I had a patient a couple years ago -- I guess it would've been mid-2021 -- and they said they didn't trust vaccines anymore. They vaccinated their older kid completely, and now they had a new child and they weren't going to vaccinate them at all. And they said 'Well, it's because of everything that happened with COVID.' I said, you know, 'Tell me more.' And they said 'Well, I just don't like that they put this vaccine out even though the FDA didn't approve it.'
I was like, 'What are you talking about? They did approve it. They approved it and it was nationally televised. It was a week-long thing where they talked about the EUA [emergency use authorization] process and the vote and how it got the emergency use authorization.' And [the patient just said] 'No, no, no, it wasn't approved.' I said 'Okay, let's look into this a little. I think what you mean is it doesn't have a biological license authorization, a BLA, because of the short timeframe. That's in process. They don't have the time to do all that, and they didn't want people to be dying in the meantime. So we passed an EUA, it [FDA] approved it through an EUA.'
I tried to explain this, and literally a few weeks later, I saw the headline in the media 'FDA finally approves COVID vaccine', meaning that they had passed the BLA. We are using language that is reinforcing the disinformation that people are hearing. It was already approved, but we're using this term 'it's approved' now that it's a BLA.

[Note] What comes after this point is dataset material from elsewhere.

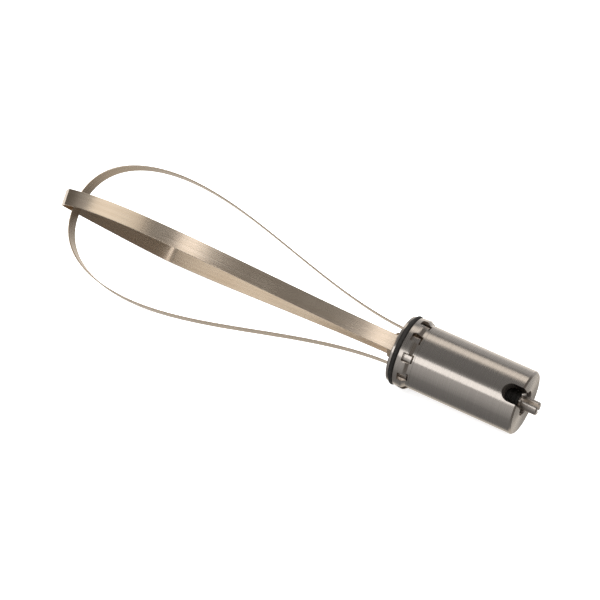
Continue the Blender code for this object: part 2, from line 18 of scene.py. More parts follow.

BLA doesn't matter. It's not relevant to anybody other than a researcher. I don't even care as a clinician about a BLA versus an EUA. Payers don't even know what that means, but they hear 'authorized' and 'approved' and they're like 'Okay, well now it's approved and it wasn't before.' That doesn't mean anything relevant to your decision-making.
The other example is 'breakthrough' cases of COVID. This is a term that became popular once millions of people were vaccinated and some of those people got sick with COVID. We would be telling stories about 'Well, look at these "breakthrough cases."'
That is not an appropriate term. It's not a breakthrough case when someone with a COVID vaccine gets a mild COVID infection, that is the vaccine working as intended. You did not go to the hospital or die from COVID. You had the COVID vaccine, so you had a mild illness. Most people don't have any, but those who do have a mild illness, that's the vaccine working.
The fact that people [who are] vaccinated are dying at significantly lower rates -- almost no vaccinated people die from COVID -- is something we should celebrate, but we don't frame it in that way. We allow the message to be misconstrued by using bad language.
Those I think are important things to keep in mind, that we need to fight back against these profiteers who are stoking these fears, but we also need to be mindful of the way we are communicating and the failings of our own ability to be transparent, educate the public, and serve the public good.
The public health emergency ended recently, and now to find ways to pay for COVID vaccines for people and COVID treatments like Paxlovid that -- and are going to be even more expensive, Pfizer has said -- that people are not going to be able to afford. We're putting profit first as always, because it's a for-profit system, and why would a patient, who needs healthcare, trust a medical institution, a pharmaceutical industry, and a government that is ending the emergency and taking away all of these provisions -- that we clearly can provide, because we've done it for the last 3 years -- and now forcing people to pay for healthcare that they can't afford, and pay for vaccines that they're not going to have access to? Even my clinic is struggling to figure out how much vaccine we can get for COVID or for the new RSV immunization.
So I think these are real structural problems that the medical system and the government and our elected officials need to contend with.